WASHINGTON, July 22 (Reuters) - A railway lobbying group is calling on the Trump administration to use its most powerful sanctioning tool against China’s CRRC after the Pentagon announced the world’s largest maker of passenger trains was backed by the Chinese military.
In a letter sent on Tuesday, the Rail Security Alliance urged U.S. Treasury Secretary Steve Mnuchin to invoke the International Emergency Economic Powers Act (IEEPA) against the company, which has clinched key passenger rail contracts in Boston, Philadelphia, Chicago and Los Angeles by underbidding rivals.
The law allows the administration to kick a company out of the U.S. banking system, bar American firms or citizens from trading or conducting financial transactions with the sanctioned party, and freezes assets held in the United States.
“We write to encourage the imposition of immediate, meaningful, and permanent sanctions on CRRC for the continued protection of the economic and national security of the United States,” the group stated.

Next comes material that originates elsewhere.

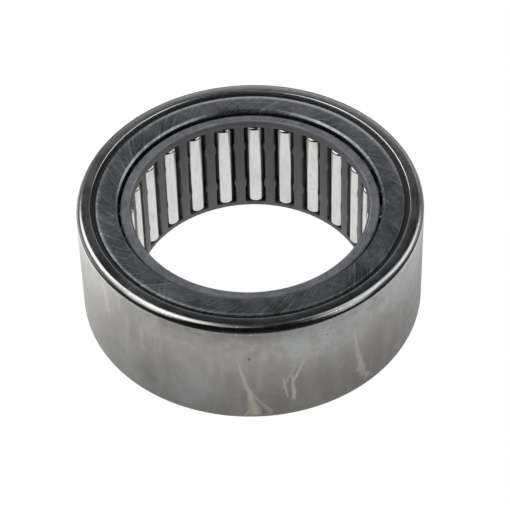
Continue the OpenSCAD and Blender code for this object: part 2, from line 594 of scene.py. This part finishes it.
def pits(graph, angle, z):
    """1 in the middle of a dark pit, falling softly to 0 round it."""
    found = 0.0
    for around, height, size in PITS:
        across = graph.times(graph.math("SUBTRACT", angle, around), CUP_R * DEGREE)
        along = graph.math("SUBTRACT", z, height * MM)
        distance = graph.length(across, along)
        pit = graph.range(distance, 0.5 * size * MM, 1.5 * size * MM, 1.0, 0.0, smooth=True)
        found = graph.math("MAXIMUM", found, pit)
    return found


def stained_sheet(graph, place, blotch, mottle, wall):
    """The sheet's colour under its runs of oil, with dull and brown stains on its wall."""
    cloud = graph.noise(place, 55.0, 2.0)
    drips = graph.noise(graph.stretched(place, (420.0, 420.0, 70.0)), 1.0, 3.0, 0.6)
    dull = graph.times(graph.range(cloud, 0.40, 0.58, 0.55, 0.0, smooth=True), wall)
    clear = graph.range(cloud, 0.50, 0.66, 0.0, 0.6, smooth=True)
    brown = graph.times(graph.range(mottle, 0.51, 0.66, 0.0, 0.55), wall)
    pale = graph.range(mottle, 0.3, 0.46, 0.3, 0.0)
    return graph.layered(
        colour(0.35, 0.345, 0.33),
        (graph.range(blotch, 0.3, 0.7), colour(0.49, 0.485, 0.475)),
        (dull, colour(0.33, 0.32, 0.29)),
        (clear, colour(0.47, 0.49, 0.505)),
        (brown, colour(0.37, 0.34, 0.29)),
        (pale, colour(0.53, 0.54, 0.55)),
        (graph.range(drips, 0.52, 0.66, 0.0, 0.3), colour(0.56, 0.54, 0.50)),
    )


def drawn_steel():
    """Bright drawn sheet, dulled by a thin film of old oil with runs in it, with a painted highlight along
    its lip's inner edge.
    """
    material, graph, place = new_material("drawn_steel")
    angle, radius, z = cylinder_place(graph, place)
    wavy_angle = graph.plus(angle, graph.range(graph.noise(place, 420.0, 3.0), 0.3, 0.7, -0.35, 0.35))
    blotch = graph.noise(place, 120.0, 3.0, 0.55, 0.6)
    mottle = graph.noise(place, 520.0, 5.0, 0.68)
    grain = graph.noise(graph.stretched(place, (60.0, 60.0, 2600.0)), 1.0, 4.0, 0.65)
    oil = graph.times(oil_runs(graph, wavy_angle, z), graph.range(mottle, 0.35, 0.6, 0.65, 1.05))

    wall = graph.range(z, CUP_HALF - 0.9 * MM, CUP_HALF - 1.8 * MM)
    corner = graph.math("SUBTRACT", 1.0, wall)
    lip = graph.range(radius, CUP_R - 0.9 * MM, CUP_R - 1.2 * MM)
    lip_edge = graph.range(radius, LIP_R + 0.4 * MM, LIP_R + 0.2 * MM)
    # Painted highlight: a pale line along the lip's inner edge, kept faint on the near-left side, where the
    # studio's reflection there is dark.
    dim_highlight_side = side_patch(graph, place, radius, -125, 50, 100)
    painted_lip_highlight = graph.times(lip_edge, graph.range(dim_highlight_side, 0.0, 1.0, 0.7, 0.1))
    flecks = graph.times(graph.range(graph.noise(place, 2600.0, 2.0), 0.64, 0.69), corner)
    base = graph.layered(
        stained_sheet(graph, place, blotch, mottle, wall),
        (graph.range(grain, 0.3, 0.7, 0.0, 0.04), grey(0.62)),
        (graph.times(lip, 0.4), colour(0.44, 0.45, 0.46)),
        # painted highlight along the lip's inner edge
        (painted_lip_highlight, grey(0.80)),
        (graph.times(flecks, 0.7), grey(0.85)),
        (graph.times(pits(graph, wavy_angle, z), 0.75), grey(0.05)),
        (oil, DRIED_OIL),
    )

    film = graph.range(graph.plus(mottle, blotch), 0.7, 1.3, 0.20, 0.32)
    roughness = graph.plus(film, graph.times(lip, 0.04), graph.times(corner, -0.08), graph.times(oil, 0.25))
    relief = graph.bump(grain, 0.0005 * MM, 0.8, over=graph.bump(oil, OIL_THICKNESS))
    add_shader(graph, base, roughness, relief, metallic=graph.range(oil, 0.0, 1.0, 1.0, 0.35))
    return material


def scratches(graph, angle, radius, lean, scale):
    """Noise drawn out into scratches across a turned face, with a lean in radians to a metre of radius."""
    turned = graph.plus(graph.times(angle, DEGREE), graph.times(radius, lean))
    x = graph.times(graph.math("COSINE", turned), 52.0)
    y = graph.times(graph.math("SINE", turned), 52.0)
    drawn_out = graph.node("ShaderNodeCombineXYZ", X=x, Y=y, Z=graph.times(radius, 110.0))
    return graph.noise(drawn_out.outputs[0], scale, 5.0, 0.7)


def ring_marks(graph, place, angle, radius, fine):
    """How scratched the ring is: fine marks all over, and coarse ones in patches."""
    coarse = graph.range(scratches(graph, angle, radius, -29.0, 0.9), 0.60, 0.72)
    crossing = graph.range(scratches(graph, angle, radius, 101.0, 2.2), 0.60, 0.70)
    patches = graph.range(graph.noise(place, 90.0, 2.0), 0.42, 0.62)
    patches = graph.math("MAXIMUM", patches, side_patch(graph, place, radius, -156, 12, 27))
    worn = graph.times(graph.math("ADD", coarse, crossing, clamp=True), patches)
    return graph.math("MAXIMUM", worn, graph.times(graph.range(fine, 0.55, 0.67), 0.7))


def raceway(graph, radius, z):
    """1 on the raceway and on the sides of the ribs."""
    reach = 0.01 * MM
    between_ribs = graph.math("LESS_THAN", graph.math("ABSOLUTE", z), NEEDLE_HALF + RIB_PLAY + reach)
    return graph.times(between_ribs, graph.math("LESS_THAN", radius, RACEWAY_R + reach))


def ring_steel():
    """Hardened steel, scratched across its ground faces, with painted shade on its raceway and a painted
    highlight along its crown.
    """
    material, graph, place = new_material("ring_steel")
    angle, radius, z = cylinder_place(graph, place)
    fine = scratches(graph, angle, radius, 50.0, 1.5)
    marks = ring_marks(graph, place, angle, radius, fine)
    cloud = graph.noise(place, 190.0, 4.0, 0.6)
    pores = graph.noise(place, 1500.0, 3.0, 0.6)
    far_side = side_patch(graph, place, radius, 68, 15, 75)
    left_side = side_patch(graph, place, radius, -170, 15, 50)
    # edge marks the crown, where a painted highlight goes
    edge = graph.range(radius, RING_FACE_R - 0.4 * MM, RING_FACE_R + 0.3 * MM, smooth=True)
    brighter = colour(0.56, 0.58, 0.61)
    base = graph.layered(
        colour(0.20, 0.215, 0.235),
        (graph.range(cloud, 0.3, 0.7), colour(0.37, 0.39, 0.415)),
        (graph.times(far_side, 0.55), brighter),
        (graph.times(left_side, 0.30), brighter),
        (graph.range(pores, 0.35, 0.65, 0.45, 0.0), grey(0.12)),
        (graph.times(marks, 0.7), grey(0.95)),
        # Painted highlight: a pale band along the crown, strongest towards the far side.
        (graph.times(edge, graph.range(far_side, 0.0, 1.0, 0.05, 0.65)), grey(0.78)),
        # Painted shade: the raceway and the sides of the ribs are made near black, as the shade between the
        # needles.
        (raceway(graph, radius, z), colour(0.035, 0.034, 0.032)),
    )
    roughness = graph.range(graph.plus(cloud, fine), 0.7, 1.3, 0.24, 0.38)
    relief = graph.plus(fine, graph.times(marks, 0.5), graph.times(pores, 0.5))
    add_shader(graph, base, roughness, graph.bump(relief, 0.008 * MM), metallic=1.0)
    return material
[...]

The U.S. Defense Department last month released a list of 20 companies, including CRRC, allegedly owned or controlled by the Chinese military, or People’s Liberation Army. The list was mandated by a 1999 law that gives the president the option of imposing IEEPA penalties against listed firms.
“Now is the time for the Administration to take immediate action against CRRC, which has been declared to be under the control of the PLA and which has demonstrated itself to be working against our national interests,” the Rail Security Alliance said.

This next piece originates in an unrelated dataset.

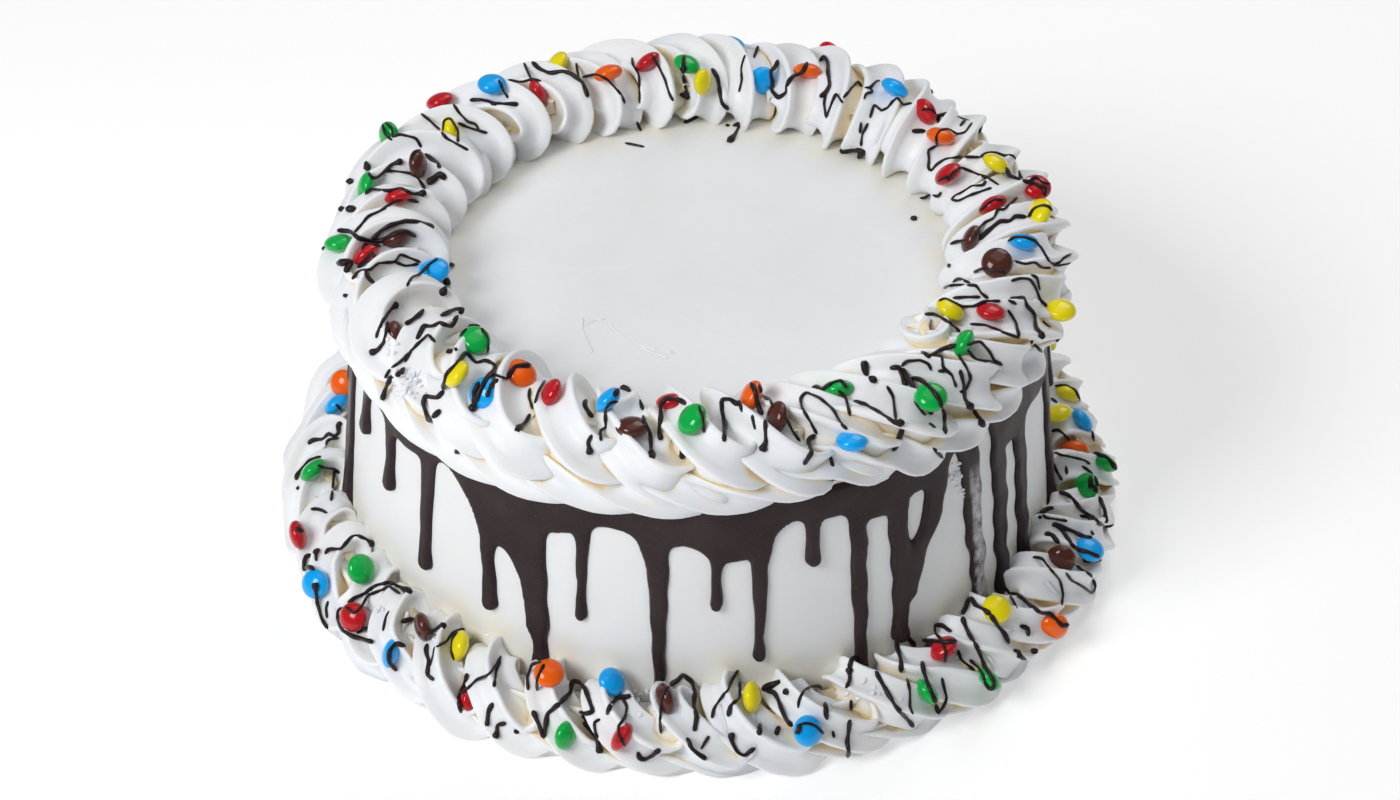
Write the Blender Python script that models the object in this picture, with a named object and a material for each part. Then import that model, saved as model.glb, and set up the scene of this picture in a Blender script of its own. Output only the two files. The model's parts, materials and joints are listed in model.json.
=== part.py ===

The lobbying group, made up of manufacturers, suppliers, and steel workers, was formed 4-1/2 years ago to oppose CRRC’s rapid expansion in the U.S. passenger rail market.
CRRC representatives and the Treasury Department did not immediately respond to requests for comment.
While there are no U.S. passenger-car builders, CRRC’s success has fueled fears the company will encroach on the country’s far bigger freight car market.